_Do this_. Of the lines listed below, return exactly those that run from the line containing "obj.parent = None" through the line containing "Mesh = tuple[Array, list[tuple[int, ...]]]", both included.

_Supplied information_.
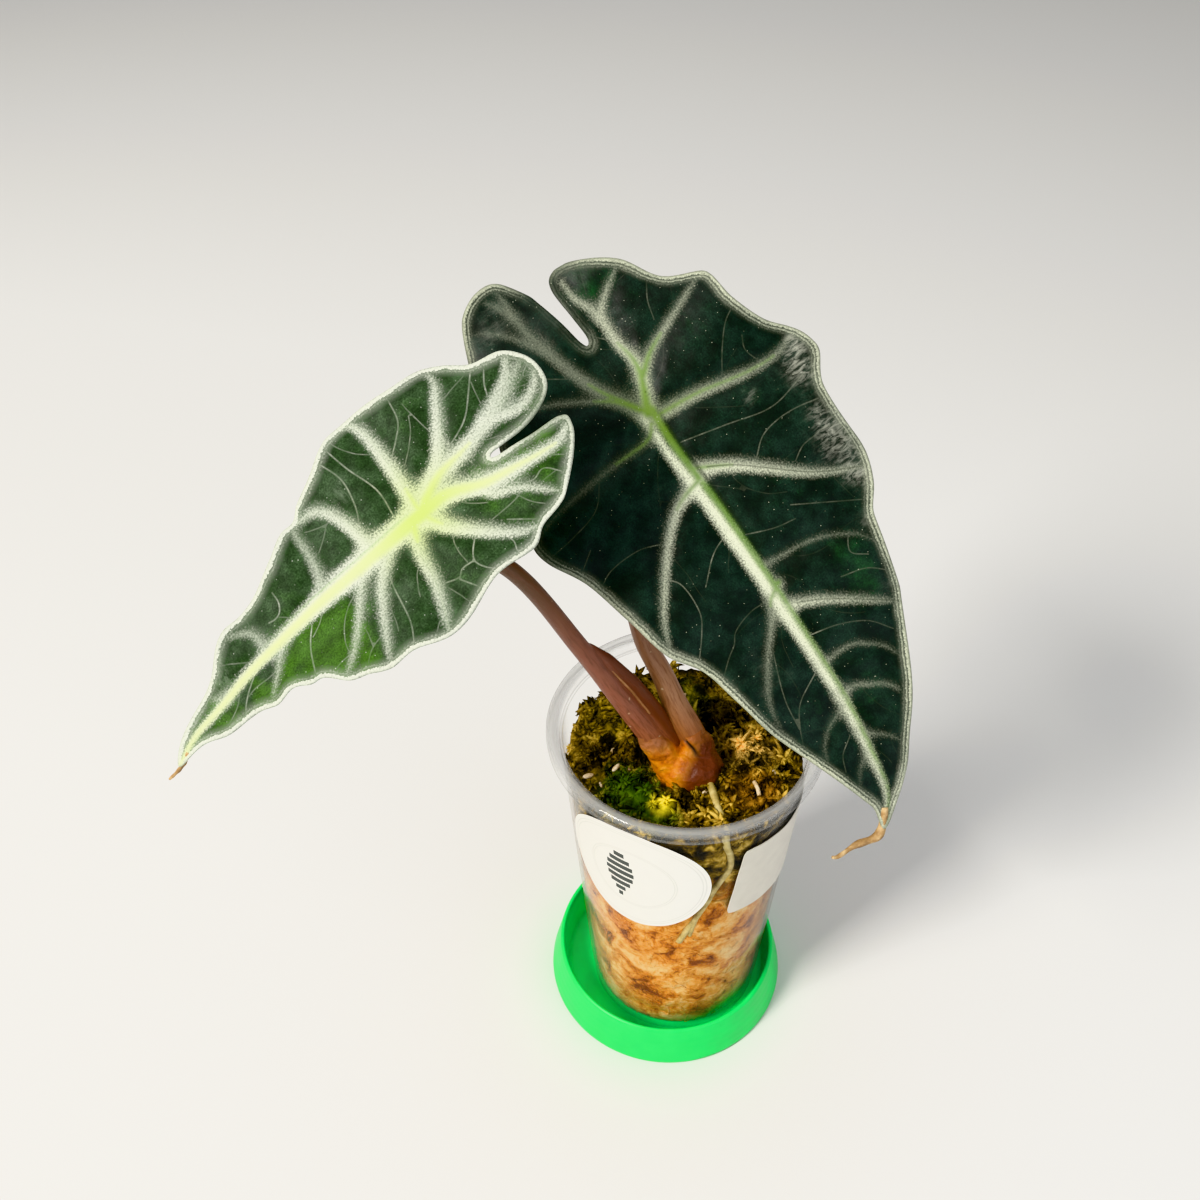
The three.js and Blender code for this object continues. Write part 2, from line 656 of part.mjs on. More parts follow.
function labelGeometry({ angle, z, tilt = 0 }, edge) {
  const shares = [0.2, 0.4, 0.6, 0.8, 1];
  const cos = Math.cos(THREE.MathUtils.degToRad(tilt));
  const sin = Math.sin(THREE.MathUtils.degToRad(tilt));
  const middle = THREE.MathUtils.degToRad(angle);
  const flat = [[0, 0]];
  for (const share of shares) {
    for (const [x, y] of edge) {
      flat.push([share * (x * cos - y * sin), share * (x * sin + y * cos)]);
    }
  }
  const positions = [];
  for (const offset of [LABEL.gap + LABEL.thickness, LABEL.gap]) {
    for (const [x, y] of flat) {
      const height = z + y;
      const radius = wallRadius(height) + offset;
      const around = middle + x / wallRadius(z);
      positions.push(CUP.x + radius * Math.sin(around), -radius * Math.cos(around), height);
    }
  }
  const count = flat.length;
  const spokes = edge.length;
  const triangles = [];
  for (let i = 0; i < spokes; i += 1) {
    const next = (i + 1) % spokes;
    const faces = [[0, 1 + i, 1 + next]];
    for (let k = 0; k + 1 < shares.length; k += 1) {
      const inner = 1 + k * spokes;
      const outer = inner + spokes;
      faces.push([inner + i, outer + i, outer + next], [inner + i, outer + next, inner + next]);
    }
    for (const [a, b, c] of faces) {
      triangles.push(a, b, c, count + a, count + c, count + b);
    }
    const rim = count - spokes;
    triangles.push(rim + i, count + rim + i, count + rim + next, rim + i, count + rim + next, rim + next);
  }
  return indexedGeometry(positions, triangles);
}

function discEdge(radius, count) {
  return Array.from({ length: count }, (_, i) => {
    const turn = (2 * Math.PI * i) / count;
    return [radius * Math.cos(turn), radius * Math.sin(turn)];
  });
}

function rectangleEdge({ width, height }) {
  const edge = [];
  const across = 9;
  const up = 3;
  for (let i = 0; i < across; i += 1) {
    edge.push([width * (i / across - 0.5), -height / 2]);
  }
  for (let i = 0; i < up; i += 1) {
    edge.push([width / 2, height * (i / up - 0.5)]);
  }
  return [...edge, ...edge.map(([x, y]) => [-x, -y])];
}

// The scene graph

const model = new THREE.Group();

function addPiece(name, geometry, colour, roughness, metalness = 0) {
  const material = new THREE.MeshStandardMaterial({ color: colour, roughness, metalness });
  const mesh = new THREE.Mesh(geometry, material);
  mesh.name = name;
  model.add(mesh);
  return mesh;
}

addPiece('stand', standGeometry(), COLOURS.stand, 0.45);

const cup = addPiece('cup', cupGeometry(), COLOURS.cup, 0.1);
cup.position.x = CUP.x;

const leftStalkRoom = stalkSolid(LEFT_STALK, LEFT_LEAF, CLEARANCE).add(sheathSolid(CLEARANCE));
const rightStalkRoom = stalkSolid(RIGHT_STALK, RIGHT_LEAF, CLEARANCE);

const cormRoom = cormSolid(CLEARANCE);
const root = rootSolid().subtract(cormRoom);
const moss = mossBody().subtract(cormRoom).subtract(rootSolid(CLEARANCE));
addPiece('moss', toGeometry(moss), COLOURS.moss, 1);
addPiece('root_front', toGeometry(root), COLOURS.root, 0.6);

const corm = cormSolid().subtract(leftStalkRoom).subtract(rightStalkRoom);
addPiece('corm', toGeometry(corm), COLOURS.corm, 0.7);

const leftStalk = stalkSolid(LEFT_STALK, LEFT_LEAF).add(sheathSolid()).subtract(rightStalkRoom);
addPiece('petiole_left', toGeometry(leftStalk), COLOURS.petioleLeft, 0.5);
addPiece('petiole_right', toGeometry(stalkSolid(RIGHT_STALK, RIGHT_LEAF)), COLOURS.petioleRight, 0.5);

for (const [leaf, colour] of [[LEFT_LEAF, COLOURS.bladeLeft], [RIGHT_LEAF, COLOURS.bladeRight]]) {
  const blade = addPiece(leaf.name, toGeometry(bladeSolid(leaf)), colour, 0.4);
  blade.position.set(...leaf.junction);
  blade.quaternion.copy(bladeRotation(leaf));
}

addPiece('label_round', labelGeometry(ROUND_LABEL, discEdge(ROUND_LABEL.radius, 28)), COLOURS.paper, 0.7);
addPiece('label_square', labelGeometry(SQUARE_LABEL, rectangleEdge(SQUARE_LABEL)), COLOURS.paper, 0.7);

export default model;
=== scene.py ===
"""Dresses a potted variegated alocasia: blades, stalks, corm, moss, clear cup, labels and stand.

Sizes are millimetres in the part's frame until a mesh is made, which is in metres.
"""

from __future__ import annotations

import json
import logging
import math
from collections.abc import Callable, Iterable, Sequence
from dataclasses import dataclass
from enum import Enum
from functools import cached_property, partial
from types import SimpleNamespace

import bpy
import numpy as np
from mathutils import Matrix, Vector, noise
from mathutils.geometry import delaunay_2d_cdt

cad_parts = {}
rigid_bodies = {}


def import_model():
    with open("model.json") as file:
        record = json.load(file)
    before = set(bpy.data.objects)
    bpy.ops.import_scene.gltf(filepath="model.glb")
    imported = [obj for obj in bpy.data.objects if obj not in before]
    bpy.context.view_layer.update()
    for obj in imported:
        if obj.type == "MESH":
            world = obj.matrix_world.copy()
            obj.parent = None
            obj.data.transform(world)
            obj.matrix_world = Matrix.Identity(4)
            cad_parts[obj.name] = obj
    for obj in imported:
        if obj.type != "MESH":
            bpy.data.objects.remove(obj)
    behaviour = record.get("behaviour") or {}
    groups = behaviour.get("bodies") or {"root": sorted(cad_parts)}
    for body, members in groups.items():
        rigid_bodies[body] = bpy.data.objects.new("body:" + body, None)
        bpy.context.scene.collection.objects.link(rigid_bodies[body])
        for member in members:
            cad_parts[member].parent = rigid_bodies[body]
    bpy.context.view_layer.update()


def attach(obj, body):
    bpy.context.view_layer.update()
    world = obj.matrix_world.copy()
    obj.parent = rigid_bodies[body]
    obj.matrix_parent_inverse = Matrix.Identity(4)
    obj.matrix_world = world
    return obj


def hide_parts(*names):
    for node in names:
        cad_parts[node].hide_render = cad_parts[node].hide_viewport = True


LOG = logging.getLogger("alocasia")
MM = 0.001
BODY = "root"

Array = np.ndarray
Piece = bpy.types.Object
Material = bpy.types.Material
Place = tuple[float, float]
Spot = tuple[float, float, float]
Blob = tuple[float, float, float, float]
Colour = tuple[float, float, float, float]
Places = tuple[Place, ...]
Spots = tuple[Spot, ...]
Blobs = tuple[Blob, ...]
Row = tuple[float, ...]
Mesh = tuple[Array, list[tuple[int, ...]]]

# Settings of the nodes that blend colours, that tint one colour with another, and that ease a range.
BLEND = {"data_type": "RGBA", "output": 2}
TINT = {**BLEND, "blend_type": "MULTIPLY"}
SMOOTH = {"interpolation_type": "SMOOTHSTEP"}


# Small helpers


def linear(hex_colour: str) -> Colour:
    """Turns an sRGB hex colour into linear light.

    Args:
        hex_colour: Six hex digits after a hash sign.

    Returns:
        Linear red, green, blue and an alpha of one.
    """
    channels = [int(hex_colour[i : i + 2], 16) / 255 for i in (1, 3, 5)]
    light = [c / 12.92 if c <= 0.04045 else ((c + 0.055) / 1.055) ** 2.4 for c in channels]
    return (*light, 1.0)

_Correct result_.
            obj.parent = None
            obj.data.transform(world)
            obj.matrix_world = Matrix.Identity(4)
            cad_parts[obj.name] = obj
    for obj in imported:
        if obj.type != "MESH":
            bpy.data.objects.remove(obj)
    behaviour = record.get("behaviour") or {}
    groups = behaviour.get("bodies") or {"root": sorted(cad_parts)}
    for body, members in groups.items():
        rigid_bodies[body] = bpy.data.objects.new("body:" + body, None)
        bpy.context.scene.collection.objects.link(rigid_bodies[body])
        for member in members:
            cad_parts[member].parent = rigid_bodies[body]
    bpy.context.view_layer.update()


def attach(obj, body):
    bpy.context.view_layer.update()
    world = obj.matrix_world.copy()
    obj.parent = rigid_bodies[body]
    obj.matrix_parent_inverse = Matrix.Identity(4)
    obj.matrix_world = world
    return obj


def hide_parts(*names):
    for node in names:
        cad_parts[node].hide_render = cad_parts[node].hide_viewport = True


LOG = logging.getLogger("alocasia")
MM = 0.001
BODY = "root"

Array = np.ndarray
Piece = bpy.types.Object
Material = bpy.types.Material
Place = tuple[float, float]
Spot = tuple[float, float, float]
Blob = tuple[float, float, float, float]
Colour = tuple[float, float, float, float]
Places = tuple[Place, ...]
Spots = tuple[Spot, ...]
Blobs = tuple[Blob, ...]
Row = tuple[float, ...]
Mesh = tuple[Array, list[tuple[int, ...]]]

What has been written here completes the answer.